**SHORT TASK**: The entries below contain a line with "Write the build123d" and a line with "COLLAR_BREAK = 0.2". Quote exactly those two lines and all lines between them.

**SUPPLIED DATA**:
==================================================
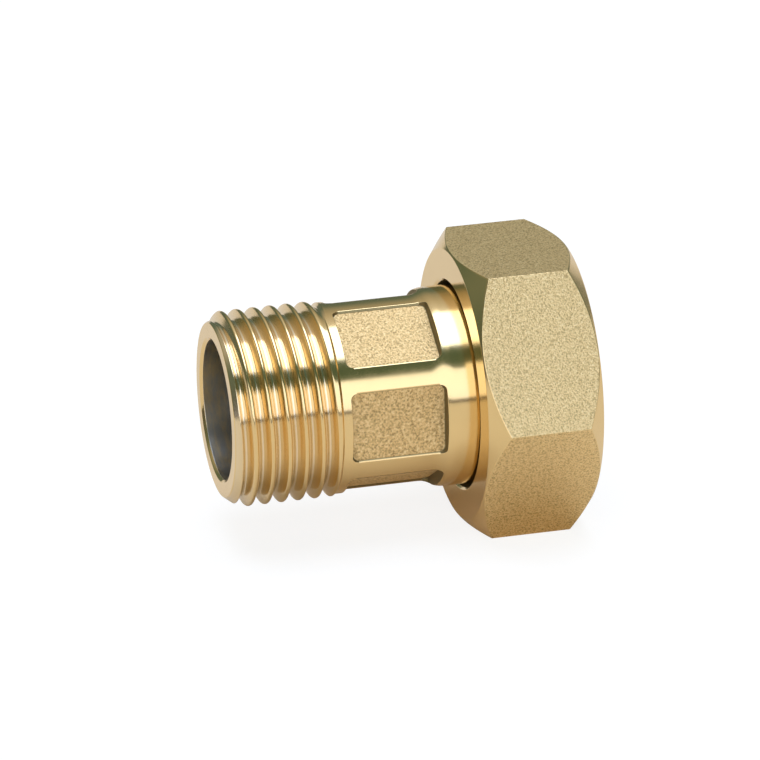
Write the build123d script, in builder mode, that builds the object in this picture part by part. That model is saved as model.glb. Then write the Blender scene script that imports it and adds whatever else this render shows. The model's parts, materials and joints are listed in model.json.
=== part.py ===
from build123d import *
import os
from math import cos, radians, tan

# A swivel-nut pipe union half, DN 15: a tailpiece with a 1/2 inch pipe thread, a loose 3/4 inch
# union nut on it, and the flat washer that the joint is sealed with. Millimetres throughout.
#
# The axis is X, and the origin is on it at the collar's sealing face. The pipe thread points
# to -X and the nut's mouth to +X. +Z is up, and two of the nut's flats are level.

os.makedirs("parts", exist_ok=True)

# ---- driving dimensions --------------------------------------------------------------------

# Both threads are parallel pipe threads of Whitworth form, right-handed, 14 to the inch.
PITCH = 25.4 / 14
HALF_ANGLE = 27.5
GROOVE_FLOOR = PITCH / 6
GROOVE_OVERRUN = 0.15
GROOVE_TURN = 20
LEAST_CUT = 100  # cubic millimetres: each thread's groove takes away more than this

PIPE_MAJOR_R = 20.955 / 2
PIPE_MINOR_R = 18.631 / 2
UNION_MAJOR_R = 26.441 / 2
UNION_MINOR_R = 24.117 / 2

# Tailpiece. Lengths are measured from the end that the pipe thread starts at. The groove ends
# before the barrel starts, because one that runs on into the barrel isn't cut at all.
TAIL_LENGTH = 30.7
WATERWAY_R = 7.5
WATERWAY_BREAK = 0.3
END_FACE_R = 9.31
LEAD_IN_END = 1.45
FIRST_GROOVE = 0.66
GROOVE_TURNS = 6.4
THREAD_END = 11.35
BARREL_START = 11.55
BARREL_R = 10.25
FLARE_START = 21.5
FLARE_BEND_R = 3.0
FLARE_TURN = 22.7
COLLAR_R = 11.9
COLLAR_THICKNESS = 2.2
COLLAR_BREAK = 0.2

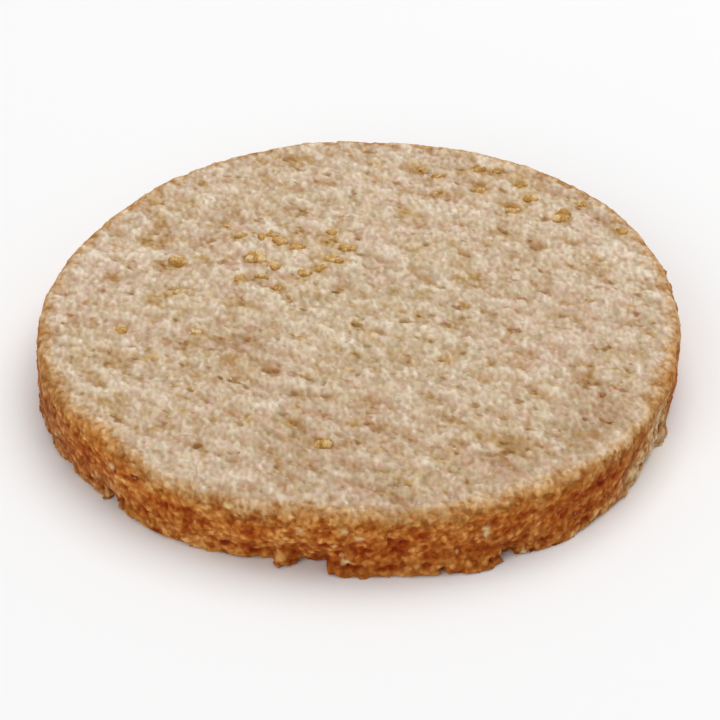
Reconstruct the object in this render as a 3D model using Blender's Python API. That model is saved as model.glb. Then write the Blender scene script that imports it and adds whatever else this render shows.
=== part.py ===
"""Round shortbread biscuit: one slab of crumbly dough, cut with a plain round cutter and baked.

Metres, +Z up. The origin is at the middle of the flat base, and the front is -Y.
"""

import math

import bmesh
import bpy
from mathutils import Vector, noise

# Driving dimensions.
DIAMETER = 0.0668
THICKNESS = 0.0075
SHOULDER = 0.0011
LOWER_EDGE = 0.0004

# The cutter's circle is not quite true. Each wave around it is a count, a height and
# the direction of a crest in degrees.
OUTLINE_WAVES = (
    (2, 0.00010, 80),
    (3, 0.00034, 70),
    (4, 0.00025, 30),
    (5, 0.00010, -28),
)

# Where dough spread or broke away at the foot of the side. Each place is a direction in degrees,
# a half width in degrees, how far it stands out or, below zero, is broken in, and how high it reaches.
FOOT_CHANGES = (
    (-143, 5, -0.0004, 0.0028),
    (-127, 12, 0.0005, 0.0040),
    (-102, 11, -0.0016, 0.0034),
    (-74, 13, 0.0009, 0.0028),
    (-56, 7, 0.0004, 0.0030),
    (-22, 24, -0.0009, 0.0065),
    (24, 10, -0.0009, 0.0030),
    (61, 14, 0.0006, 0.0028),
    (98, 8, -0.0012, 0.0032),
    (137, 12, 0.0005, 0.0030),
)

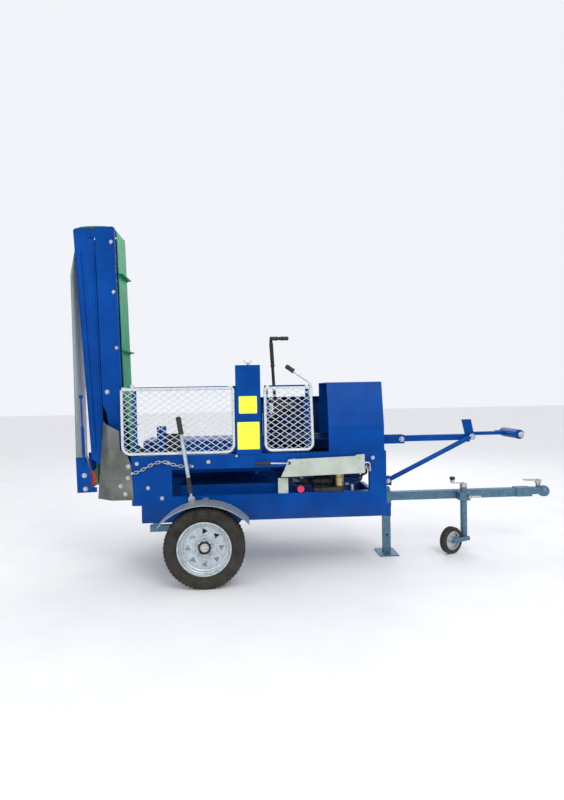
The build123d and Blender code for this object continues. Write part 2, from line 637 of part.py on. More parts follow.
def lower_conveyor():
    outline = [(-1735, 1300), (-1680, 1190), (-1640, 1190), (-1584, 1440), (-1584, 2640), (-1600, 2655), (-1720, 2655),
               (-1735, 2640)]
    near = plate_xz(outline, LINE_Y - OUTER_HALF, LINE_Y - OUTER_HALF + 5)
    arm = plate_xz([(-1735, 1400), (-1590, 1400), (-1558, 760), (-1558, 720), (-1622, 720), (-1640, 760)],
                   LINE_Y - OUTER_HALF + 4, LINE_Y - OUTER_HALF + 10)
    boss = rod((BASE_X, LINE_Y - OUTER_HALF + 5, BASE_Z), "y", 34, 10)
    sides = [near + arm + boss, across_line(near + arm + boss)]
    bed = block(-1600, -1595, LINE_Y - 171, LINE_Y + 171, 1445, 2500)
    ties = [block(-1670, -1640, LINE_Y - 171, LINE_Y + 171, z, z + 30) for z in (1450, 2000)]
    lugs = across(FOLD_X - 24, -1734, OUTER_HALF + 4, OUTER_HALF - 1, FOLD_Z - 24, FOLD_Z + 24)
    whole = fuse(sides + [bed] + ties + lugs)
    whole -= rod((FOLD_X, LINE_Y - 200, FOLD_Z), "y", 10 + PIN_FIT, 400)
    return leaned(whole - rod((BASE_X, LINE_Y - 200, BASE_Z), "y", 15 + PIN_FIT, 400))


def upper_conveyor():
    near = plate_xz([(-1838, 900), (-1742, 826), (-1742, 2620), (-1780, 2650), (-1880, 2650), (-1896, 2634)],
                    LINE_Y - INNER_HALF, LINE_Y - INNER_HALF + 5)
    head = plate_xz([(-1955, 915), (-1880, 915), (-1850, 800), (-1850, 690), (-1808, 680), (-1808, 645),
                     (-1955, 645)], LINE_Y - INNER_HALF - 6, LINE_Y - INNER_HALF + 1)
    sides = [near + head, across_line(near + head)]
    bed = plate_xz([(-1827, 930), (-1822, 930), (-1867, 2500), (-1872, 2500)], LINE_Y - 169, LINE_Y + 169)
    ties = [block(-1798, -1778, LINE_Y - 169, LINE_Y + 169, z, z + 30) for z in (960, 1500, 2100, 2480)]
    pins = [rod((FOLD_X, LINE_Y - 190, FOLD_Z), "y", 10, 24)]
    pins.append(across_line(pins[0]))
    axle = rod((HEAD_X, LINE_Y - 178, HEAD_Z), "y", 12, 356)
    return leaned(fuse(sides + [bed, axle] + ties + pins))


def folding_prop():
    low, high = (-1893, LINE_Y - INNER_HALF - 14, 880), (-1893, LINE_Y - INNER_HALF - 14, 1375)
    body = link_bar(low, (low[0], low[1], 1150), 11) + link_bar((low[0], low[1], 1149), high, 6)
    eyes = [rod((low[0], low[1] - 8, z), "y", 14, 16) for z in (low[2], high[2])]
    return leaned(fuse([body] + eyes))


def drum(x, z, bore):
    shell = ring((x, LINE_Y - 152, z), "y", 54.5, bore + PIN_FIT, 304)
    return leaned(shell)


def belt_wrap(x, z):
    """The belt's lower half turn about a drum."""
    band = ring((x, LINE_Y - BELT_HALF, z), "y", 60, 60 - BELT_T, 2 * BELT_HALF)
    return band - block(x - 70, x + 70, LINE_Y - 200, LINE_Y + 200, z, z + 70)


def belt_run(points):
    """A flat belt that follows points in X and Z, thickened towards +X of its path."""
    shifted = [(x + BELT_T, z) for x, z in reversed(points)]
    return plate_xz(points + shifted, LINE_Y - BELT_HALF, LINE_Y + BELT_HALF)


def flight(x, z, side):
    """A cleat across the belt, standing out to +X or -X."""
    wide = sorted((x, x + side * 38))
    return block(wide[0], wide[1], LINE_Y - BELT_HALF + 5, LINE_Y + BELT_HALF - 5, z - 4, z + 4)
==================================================
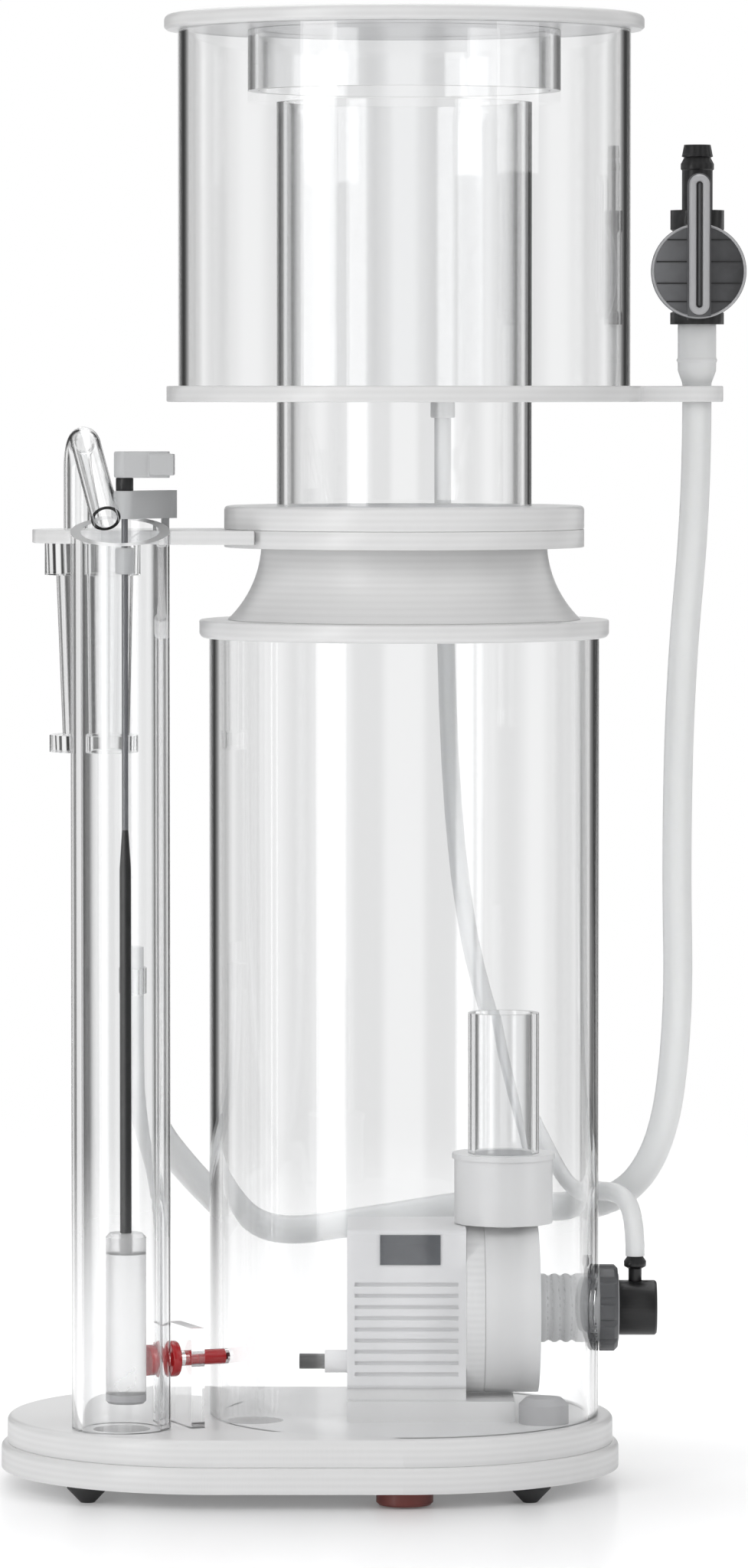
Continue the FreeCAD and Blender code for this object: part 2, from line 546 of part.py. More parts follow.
==================================================
**PROBLEM SOLUTION**:
Write the build123d script, in builder mode, that builds the object in this picture part by part. That model is saved as model.glb. Then write the Blender scene script that imports it and adds whatever else this render shows. The model's parts, materials and joints are listed in model.json.
=== part.py ===
from build123d import *
import os
from math import cos, radians, tan

# A swivel-nut pipe union half, DN 15: a tailpiece with a 1/2 inch pipe thread, a loose 3/4 inch
# union nut on it, and the flat washer that the joint is sealed with. Millimetres throughout.
#
# The axis is X, and the origin is on it at the collar's sealing face. The pipe thread points
# to -X and the nut's mouth to +X. +Z is up, and two of the nut's flats are level.

os.makedirs("parts", exist_ok=True)

# ---- driving dimensions --------------------------------------------------------------------

# Both threads are parallel pipe threads of Whitworth form, right-handed, 14 to the inch.
PITCH = 25.4 / 14
HALF_ANGLE = 27.5
GROOVE_FLOOR = PITCH / 6
GROOVE_OVERRUN = 0.15
GROOVE_TURN = 20
LEAST_CUT = 100  # cubic millimetres: each thread's groove takes away more than this

PIPE_MAJOR_R = 20.955 / 2
PIPE_MINOR_R = 18.631 / 2
UNION_MAJOR_R = 26.441 / 2
UNION_MINOR_R = 24.117 / 2

# Tailpiece. Lengths are measured from the end that the pipe thread starts at. The groove ends
# before the barrel starts, because one that runs on into the barrel isn't cut at all.
TAIL_LENGTH = 30.7
WATERWAY_R = 7.5
WATERWAY_BREAK = 0.3
END_FACE_R = 9.31
LEAD_IN_END = 1.45
FIRST_GROOVE = 0.66
GROOVE_TURNS = 6.4
THREAD_END = 11.35
BARREL_START = 11.55
BARREL_R = 10.25
FLARE_START = 21.5
FLARE_BEND_R = 3.0
FLARE_TURN = 22.7
COLLAR_R = 11.9
COLLAR_THICKNESS = 2.2
COLLAR_BREAK = 0.2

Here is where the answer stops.